Why this risk-reward? The stop at $42.20 is pragmatic: it sits at the 52-week low and protects capital against a deeper re-rating. The $58 target implies a ~26% upside from entry, which is achievable if sentiment normalizes and the market affords a modest re-rating on recurring fee growth. Dividend income while holding reduces effective carry and partially offsets drawdown risk.

Risks and counterarguments

  • Market re-rating persists - BAM trades at elevated P/B and P/S multiples. If investor appetite for premium asset managers wanes, the stock could compress further even with steady fundamentals.
  • Macroeconomic shock - a sharp risk-off move could drive risk premia wider, hit fundraising, and depress asset valuations and fees.
  • Execution risk in renewables and capital recycling - smaller or less accretive deals than expected would slow fee growth and undercut the re-rating thesis.
  • Distribution pressure - if distributable earnings fail to grow or the dividend is cut, the yield advantage evaporates and income-seeking buyers may exit quickly.
  • Liquidity and headline-driven short activity - the stock has shown meaningful short-volume on several sessions; spikes in shorting could amplify downside moves irrespective of fundamentals.

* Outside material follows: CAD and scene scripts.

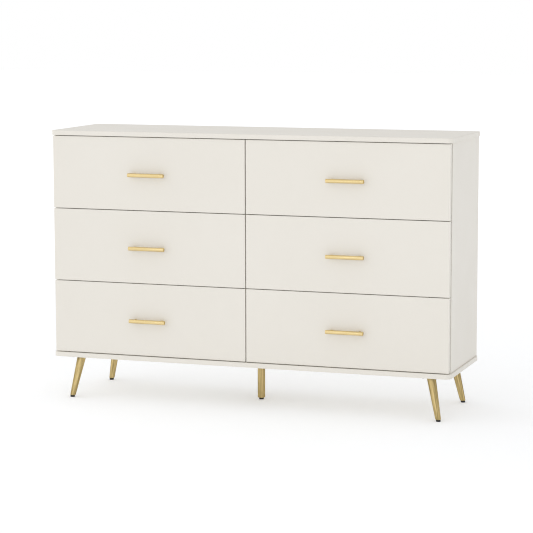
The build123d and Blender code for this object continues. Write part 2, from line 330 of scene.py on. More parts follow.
def make_lacquer():
    """Off-white satin lacquer: a slow drift of tone, a fine orange-peel skin, painted shade along every
    edge, and worn spots on handled edges.
    """
    material, tree, shader, place = new_material("satin_lacquer")
    tone = place_group(tree, tone_group, {
        "Vector": place, "First": lacquer_tone, "Second": lacquer_shade, "Drift": 2.4, "Fleck": 700.0,
    })
    edge = place_group(tree, edge_group, {"Vector": place, "Width": edge_width})
    # Painted shade darkens every edge, and real wear adds to it at the worn spots.
    thin = add_math(tree, "MULTIPLY", edge.outputs["Edge"], painted_edge_shade)
    worn = add_math(tree, "MULTIPLY", edge.outputs["Worn"], worn_on_edges)
    thin = add_math(tree, "ADD", thin, worn)
    colour = add_mix(tree, thin, tone.outputs["Colour"], lacquer_worn_and_shaded_edge)
    tree.links.new(colour, shader.inputs["Base Color"])
    smears = add_noise(tree, place, 9.0, 3.0, 0.6)
    smoother_edge = add_math(tree, "MULTIPLY", edge.outputs["Edge"], -0.05)
    roughness = add_math(tree, "ADD", add_range(tree, smears, 0.3, 0.7, *lacquer_roughness), smoother_edge)
    tree.links.new(roughness, shader.inputs["Roughness"])
    shader.inputs["Specular IOR Level"].default_value = lacquer_gloss
    skin = add_noise(tree, place, 330.0, 2.0, 0.5)
    add_bump(tree, shader, skin, 0.10, 0.0004)
    return material


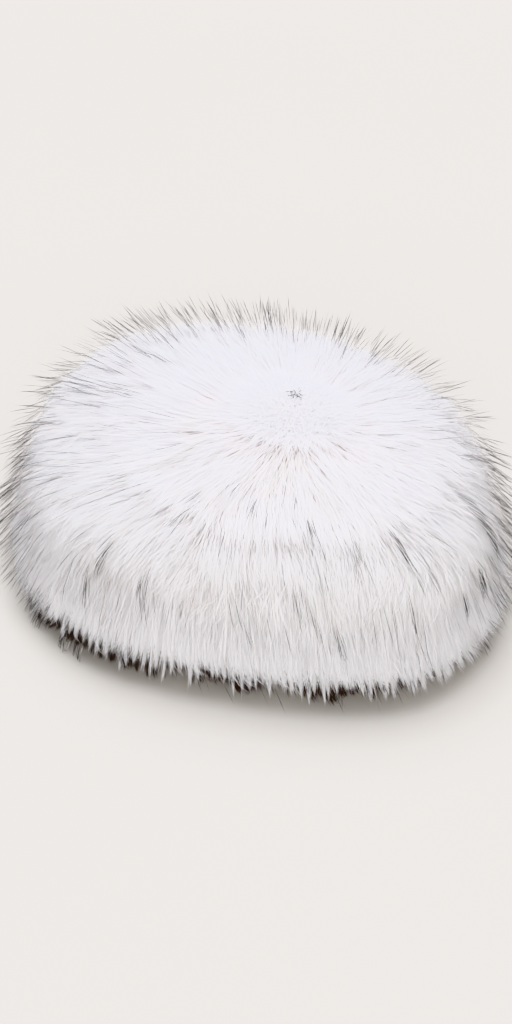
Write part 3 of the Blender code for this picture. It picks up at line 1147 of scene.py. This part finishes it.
@dataclass
class WhitePile:
    """The white coat, combed from the whorl down to the hem, its shades painted lighter on the crown and
    darker on the wall.

    Attributes:
        coat: What all strands share.
        patches: The pieces that it is made in.
        parting_share: How far down from the whorl the cream parting lies.
        parting_bearing: Its bearing.
        parting_spread: How far it reaches up and down, as a share.
        crown_painted_light: The shade at the whorl, from 0 for the coolest to 1 for the warmest, kept cool
            and light as painted light from above.
        wall_painted_shade: How much warmer and darker the strands get from there to the wall, painted shade
            where less light falls.
        hem_painted_light: How much cooler and lighter they get again down to the hem, painted light on the
            low wall.
        parting_cream_and_shade: How much warmer and darker the parting is, partly its cream tone and partly
            painted shade between its locks.
        parting_play: How much that differs from tuft to tuft.
        tuft_play: How much the shade differs from tuft to tuft elsewhere.
        strand_play: How much it differs from strand to strand.
    """

    coat: Coat
    patches: tuple = WHITE_PATCHES
    parting_share: float = 0.15
    parting_bearing: float = 186.0
    parting_spread: float = 0.08
    crown_painted_light: float = 0.06
    wall_painted_shade: float = 0.30
    hem_painted_light: float = 0.22
    parting_cream_and_shade: float = 0.22
    parting_play: float = 0.24
    tuft_play: float = 0.05
    strand_play: float = 0.12

    def shade(self, rng: np.random.Generator, share: np.ndarray, bearing: np.ndarray) -> np.ndarray:
        """Work out each strand's shade: cool and light on the crown, warmer and darker in the low locks and
        lighter again at the hem, all painted light and shade, and warmer at the parting, its cream tone with
        painted shade.
        """
        near_side = np.cos(bearing - math.radians(self.parting_bearing))
        off = (share - self.parting_share) / self.parting_spread
        parting = np.exp(-(off**2)) * smooth_step(0.2, 0.9, near_side)
        streaks = self.coat.tuft_tint[self.coat.tufts.nearest(share, bearing)]
        # Painted light and shade: cool and light at the crown, warmer and darker down to the wall.
        tone_and_painted_shade = self.crown_painted_light + self.wall_painted_shade * smooth_step(0.08, 0.45, share)
        tone_and_painted_shade = tone_and_painted_shade + self.tuft_play * streaks
        # Painted light: cooler and lighter again towards the hem.
        tone_and_painted_shade = tone_and_painted_shade - self.hem_painted_light * smooth_step(0.40, 0.80, share)
        # The parting's cream tone, with painted shade between its locks.
        tone_and_painted_shade = tone_and_painted_shade + parting * (self.parting_cream_and_shade + self.parting_play * streaks)
        return np.clip(tone_and_painted_shade + self.strand_play * rng.normal(0, 1, len(share)), 0.0, 1.0)

    def build(self, finish: bpy.types.Material) -> None:
        """Grow every patch."""
        for number, patch in enumerate(self.patches):
            rng = np.random.default_rng(SEED + 10 + number)
            share, bearing = self.coat.form.scatter(rng, patch.strands, patch.weight(self.coat.form))
            paths = self.coat.grow(rng, share, bearing, patch.growth, PILE_STRAND.stations)
            piece = lay_strands(patch.name, PILE_STRAND, paths, self.shade(rng, share, bearing))
            settle(piece, finish)


@dataclass
class HemTuftsAndShade:
    """The dark tufts that show between the white points of the hem, dark-tipped hair that also paints the
    shade under the hem.

    Attributes:
        coat: What all strands share.
        strands: How many strands they have.
        start: The share of the way down where their roots start.
        end: The share where they end.
        darkest: The bearing where they stand closest, where the painted shade under the hem is darkest.
        growth: How they grow.
    """

    coat: Coat
    strands: int = 9500
    start: float = 0.82
    end: float = 0.94
    darkest: float = 193.0
    growth: Growth = Growth(
        length=0.027, length_vary=0.35, half_width=0.00018, depth=0.012, inset=0.0025, lie=1.2,
        sunk=0.004, lift=0.001, splay=0.8, reach=0.010, lock_pull=0.2, tuft_pull=0.4, sway=0.004,
        stray=0.001, flare=0.82, lowest=0.968, ragged=0.024, points=0.5, point_shift=0.5,
        straight=0.6, brighten=0.0,
    )

    def build(self, finish: bpy.types.Material) -> None:
        """Grow the tufts, densest where they paint the shade under the hem."""
        rng = np.random.default_rng(SEED + 31)
        form = self.coat.form
        cell_share, cell_bearing = form.cells()
        inside = (cell_share >= self.start) & (cell_share < self.end)
        # Denser towards the front, where the tufts paint the shade under the hem.
        darker = 0.10 + 0.90 * smooth_step(0.4, 1.0, np.cos(cell_bearing - math.radians(self.darkest)))
        patches = darker * (0.8 + 0.5 * self.coat.fine_drift.at(cell_share, cell_bearing))
        share, bearing = form.scatter(rng, self.strands, inside * np.clip(patches, 0.1, None))
        paths = self.coat.grow(rng, share, bearing, self.growth, PILE_STRAND.stations)
        piece = lay_strands("hem_dark_tufts_and_painted_shade", PILE_STRAND, paths, rng.random(len(share)))
        settle(piece, finish)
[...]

Counterargument: One could argue BAM is fairly priced given high multiples and limited near-term growth, and that investors are better off buying the cheaper, faster-growing Brookfield Corporation or pure-play renewables. That is a reasonable take; if you need absolute bargain valuation today rather than income plus optionality, BAM may not be the optimal choice.

What would change my mind

I’ll reconsider the bullish stance if any of the following occur: a sustained cut in the dividend, a material slowdown in fee income growth or distributable earnings, or a meaningful increase in leverage (debt-to-equity rising well above 0.33). Conversely, evidence of accelerating fee streams, a repeat of sizable buybacks, or materially improved guidance would make me incrementally more bullish and push the $58 target higher toward last year’s high.

Conclusion

Brookfield is not a 'buy-and-forget' momentum winner right now - there is short-term noise and technical drift. That said, it offers an attractive blend of yield, recurring fee income, and optionality into renewables and infrastructure. The recommended trade - buy at $45.87, stop at $42.20, target $58.00 - gives a disciplined framework to capture upside while limiting downside. Use position sizing to manage headline risk and be ready to re-assess on quarterly distributable earnings and capital deployment updates.

Quick reference table

Metric Value
Current Price $45.87
Market Cap $73.2B
P/E ~29x
Dividend Yield ~4.13%
Free Cash Flow $2.305B
52-week range $42.20 - $64.10

Risks

  • Multiple compression - investor appetite for premium asset managers could shrink, pressuring the share price despite steady fundamentals.
  • Macroeconomic shocks or liquidity crunch that reduce fundraising or depress asset valuations.
  • Execution risk in renewables acquisitions and capital recycling that could slow fee growth.
  • Potential dividend pressure or slower distributable earnings growth that would remove the yield safety net.